Арбатская излучина - страница 47

стр.

В окаймлении светлого камня они выглядели как маленькие озерца в гранитных берегах.

Долгое время торговое оживление проспекта, его современная архитектура, привычные для него по западным городам непрерывные линии витрин с выплескивающейся на тротуары рекламой — все казалось Лавровскому глубоко чуждым здесь, в Москве, почти кощунственным в прямом соседстве со старым Арбатом.

Но теперь, когда прошло уже много времени, ощущение этого несоответствия ослабело. На смену ему пришло новое: эта контрастность была характерной для сегодняшней Москвы. Он не хотел видеть родной город музейным. Нет, меньше всего. Но он оплакивал бы старину, если бы ее здесь не стало. В соединении двух тенденций был особый смысл.

Каждый день он избирал новый маршрут, который всегда проходил по бульварам. Подолгу сидел на скамейках, то на солнце, если оно не было палящим, то в тени. Он не чувствовал себя одиноким в этих своих прогулках, толпа не казалась ему скопищем чуждых лиц. Он воспринимал ее по-своему: в ней мог быть близкий ему человек, неузнанный, он проходит мимо. И ему нравилось наблюдать спешащих людей, разгадывать их характер по мелькнувшим на миг чертам, по репликам, повисающим в воздухе на мгновение, как стрекоза в полете, и тотчас уносящимся вслед за людским потоком.

Иногда он дивился новым, часто неблагозвучным названиям: МХАТ — ужасно! То ли дело Московский художественный… Ночные бдения, студенческие очереди за билетами, шумная галерка. Хрипловатый голос Москвина, лукавые глаза Ольги Леонардовны… Или: отрезок слова «метрополитен» — «метро»! Он не подходил к подземным дворцам — куцее, фамильярное «метро»…

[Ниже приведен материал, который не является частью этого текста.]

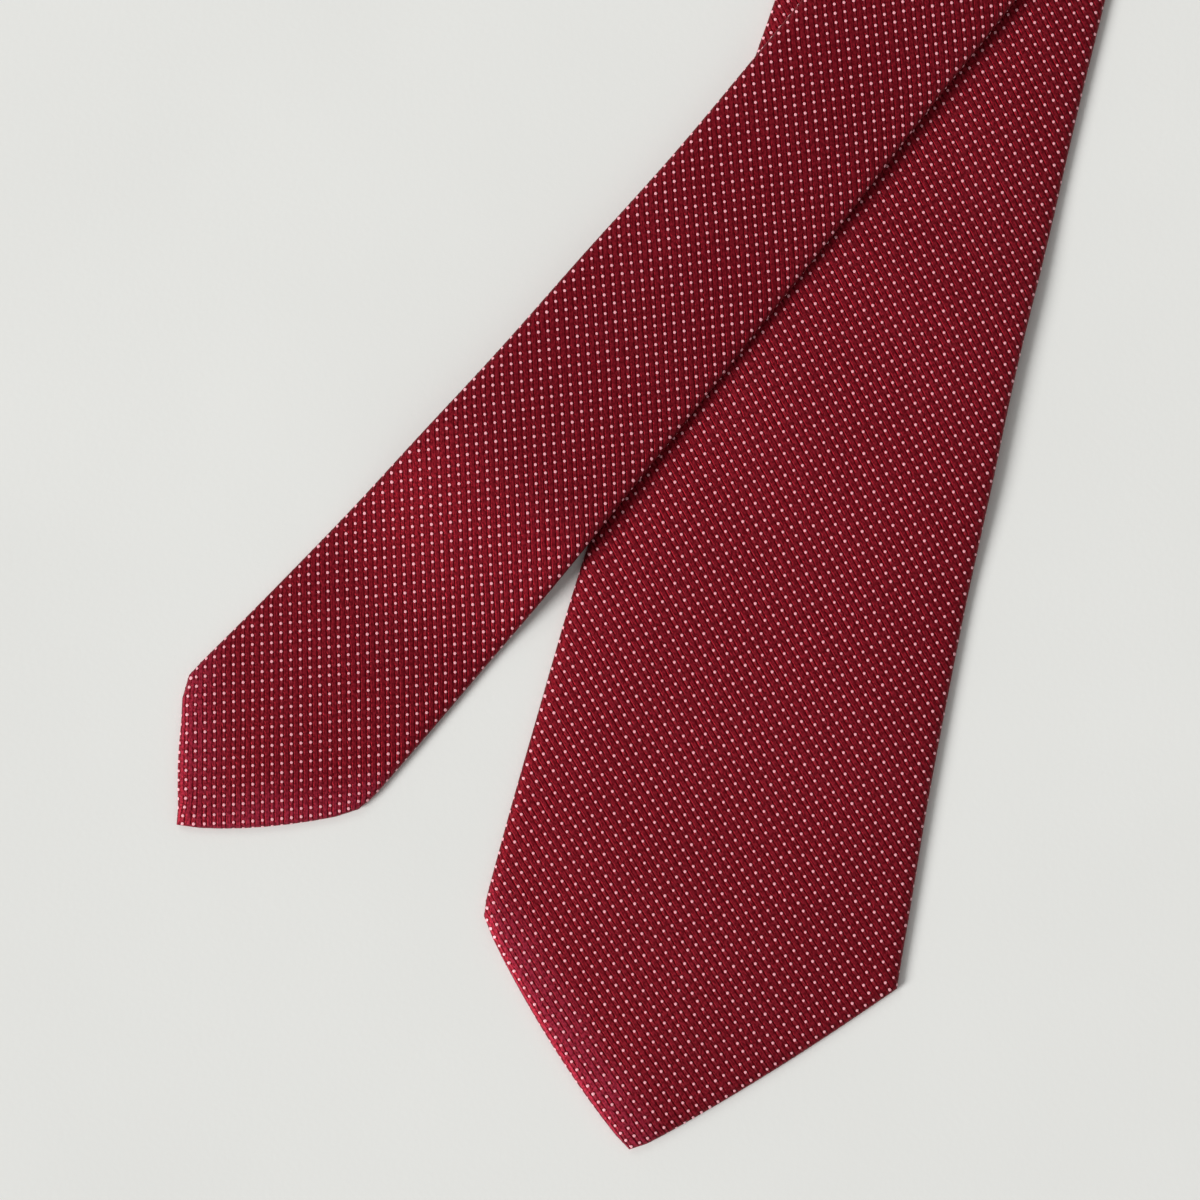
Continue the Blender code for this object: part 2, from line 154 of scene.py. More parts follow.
# Where a tip's corners are a little off: place (t, s), then the move to the right and ahead.
FRONT_PULLS = (
    (-41.8 * MM, 39.8 * MM, 0.46 * MM, 0.19 * MM),
    (-4.3 * MM, 0, 0, 0.45 * MM),
)
TAIL_PULLS = (
    (-21.6 * MM, 22.6 * MM, 0.2 * MM, 0.1 * MM),
    (-21.0 * MM, 18.0 * MM, -0.55 * MM, -0.55 * MM),
    (21.6 * MM, 26.4 * MM, -0.6 * MM, 0.3 * MM),
    (-2.0 * MM, 0, -0.75 * MM, -0.45 * MM),
)

# The woven pattern: angles from the band's own heading, distances between pin dots, and how
# much painted shade darkens the silk next to the front blade's, as its threads lie otherwise to the
# light.
FRONT_WEAVE = {"column": -44.5, "row": 45.5, "along": 1.92 * MM, "across": 1.97 * MM, "shade": 0.0}
NECK_WEAVE = {"column": -44.0, "row": 45.0, "along": 1.92 * MM, "across": 1.95 * MM, "shade": 0.05}
TAIL_WEAVE = {"column": -43.5, "row": 42.0, "along": 1.86 * MM, "across": 1.92 * MM, "shade": 0.21}
WEAVES = {"front": FRONT_WEAVE, "neck": NECK_WEAVE, "tail": TAIL_WEAVE}
DOT_ORIGIN = (0.137, 0.211)
DOT_RADIUS = 0.335 * MM
DOT_HEIGHT = 0.1 * MM
DOT_SINK = 0.03 * MM
DOT_SIDES = 8
DOT_SIZES = (0.93, 1.07)
DOT_SKEW = 0.25
DOT_LEAN = radians(145)
DOT_TAIL = 0.75
DOT_SQUEEZE = 0.14

# Stitches.
THIN_THREAD = 0.12 * MM
THICK_THREAD = 0.16 * MM
THREAD_SIDES = 6
SEAM_STITCH = 3.5 * MM
SEAM_END = 3 * MM
SEAM_SWING = 0.6 * MM
SEAM_SLANT = 0.8 * MM
SEAM_HEIGHT = 0.13 * MM
HEM_STITCH = 3 * MM
HEM_STITCH_END = 1.5 * MM
HEM_ACROSS = np.array([-0.9, -0.3, 0.3, 0.9]) * MM
HEM_AHEAD = np.array([-0.9, -0.5, 0.7, 1.2]) * MM
HEM_HEIGHT = np.array([0.3, 0.08, 0.3, 0.72]) * MM
FRONT_BAR = (FRONT_TACK - 9 * MM, 6.6 * MM)
TAIL_BAR = (TAIL_TACK - 10 * MM, 5.2 * MM)
BAR_STITCH = 0.28 * MM
BAR_SWING = 0.6 * MM
BAR_LINES = np.array([-0.35, 0, 0.35]) * MM
BAR_OVERHANG = 1.15
BAR_TOP = 0.1 * MM
BAR_BOTTOM = 0.28 * MM
# A keeper tack goes between two rows: past the loop's end, and above the blade's back.
KEEPER_TACK_STITCHES = 30
KEEPER_TACK_HALF = 3 * MM
KEEPER_OUTER = np.array([1.0, -0.05]) * MM
KEEPER_INNER = np.array([-1.3, -0.72]) * MM
PIECING_STITCHES = 32
PIECING_REACH = 0.8
PIECING_SWING = 0.4 * MM
PIECING_CLEARANCE = 1.6 * MM

# Colours of the silk: between its threads, on them, in a painted sheen, in painted groove shade, on a
# streak, and in darker random patches and painted shade.
SILK_DARK = (0.016, 0.0001, 0.0004, 1)
SILK_LIGHT = (0.25, 0.016, 0.027, 1)
SILK_PAINTED_SHEEN = (0.62, 0.06, 0.13, 1)
SILK_GROOVE_SHADE = (0.008, 0.0001, 0.0002, 1)
SILK_STREAK = (0.5, 0.08, 0.11, 1)
SILK_TONE_AND_PAINTED_SHADE = (0.04, 0.0006, 0.002, 1)
PIN_PINK = (1.0, 0.44, 0.5, 1)

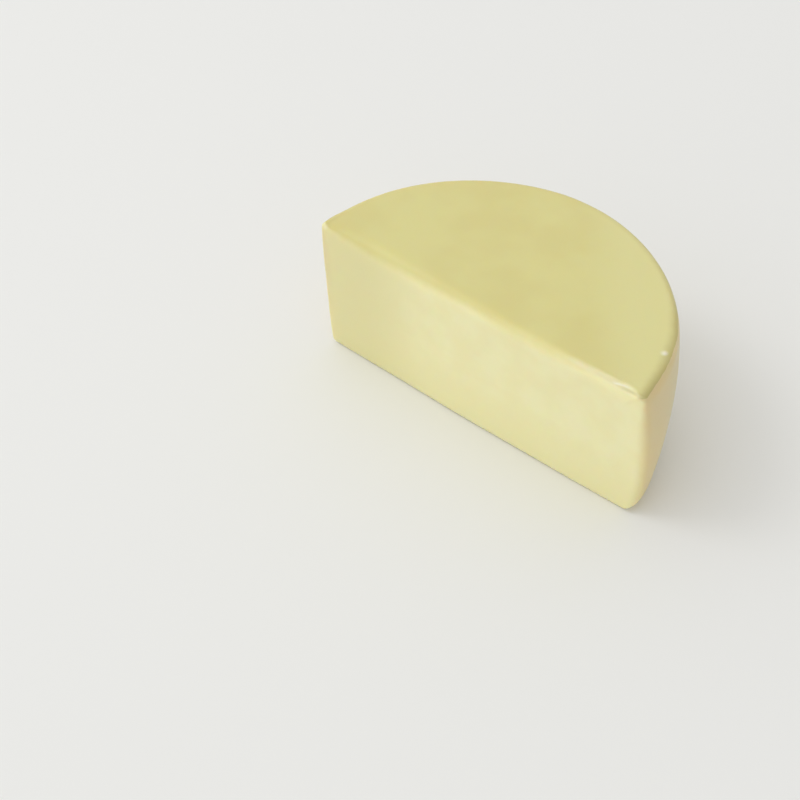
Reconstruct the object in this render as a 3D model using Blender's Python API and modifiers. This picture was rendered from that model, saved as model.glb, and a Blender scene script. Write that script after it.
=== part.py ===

Старики спят недолго и просыпаются рано. В ранние часы на бульварах идет обычная каждодневная работа. Евгений Алексеевич любил наблюдать за ней. Это было так, словно он, невидимый, наблюдал закулисную жизнь театра. И разве не зрелищем были живые картины, развертывающиеся на пути москвичей в их торопливом беге по бульвару или, наоборот, ласкающие взгляд утомленного городом созерцателя.

Поздняя весна вошла в город, на бульваре подстригали живую изгородь. Евгений Алексеевич давно приметил рабочего, который занимался этим. Немолодой человек с интеллигентным, пожалуй, красивым, но болезненным лицом, в синем берете, в комбинезоне и толстых перчатках, он секатором прореживал кусты. Казалось, работа целиком занимала его.

«Откуда я его знаю?» — настойчиво думал Лавровский. И вдруг, увидев незнакомца в каком-то новом ракурсе, вспомнил не только то, что встречал его однажды на этом же бульваре, но и почему запомнил: вот по этой прямой линии лба и носа. И мимолетно удивился: тогда, в ту первую встречу, этот человек был таким же случайным прохожим на бульваре, как и он. Значит, он недавно работает. А что он делал раньше?

Ему всегда было свойственно любопытство к людям, но только теперь, в своей праздности, он мог удовлетворять его. Он охотно заводил беседы с соседями по скамейке, со случайными прохожими, которых он потом уже никогда не встречал.

Но этот человек работал всегда на облюбованном Евгением Алексеевичем бульваре, он уже стал для него вроде своим. Правда, внимание было односторонним: он не замечал Лавровского, но тот знал, что когда-нибудь обязательно заметит. Ведь он был как бы постоянным гостем бульвара, а этот человек — его хозяином.

Приметил он и еще одну женщину, местную начальницу, — он это заключил по тому, что она появлялась в разное время, но обязательно к концу рабочего дня, что-то замеряла, записывала, а иногда распекала за что-то девчонок, слушавших ее с напускным равнодушием. Когда она подходила к заинтересовавшему его рабочему, у нее был другой вид: словно она боялась его обидеть или отпугнуть. И в ней проявлялось что-то осторожное.

Однажды, наблюдая за ними со своей скамейки, Лавровский подумал, что они чем-то подходят друг другу: оба высокие, немолодые, но сохранившие силу и форму, с какой-то смелостью в движениях и всей повадке.

Кто они? В каких отношениях между собой? Он мог узнать это в будущем, мог и не узнать. И не хотел предварять события.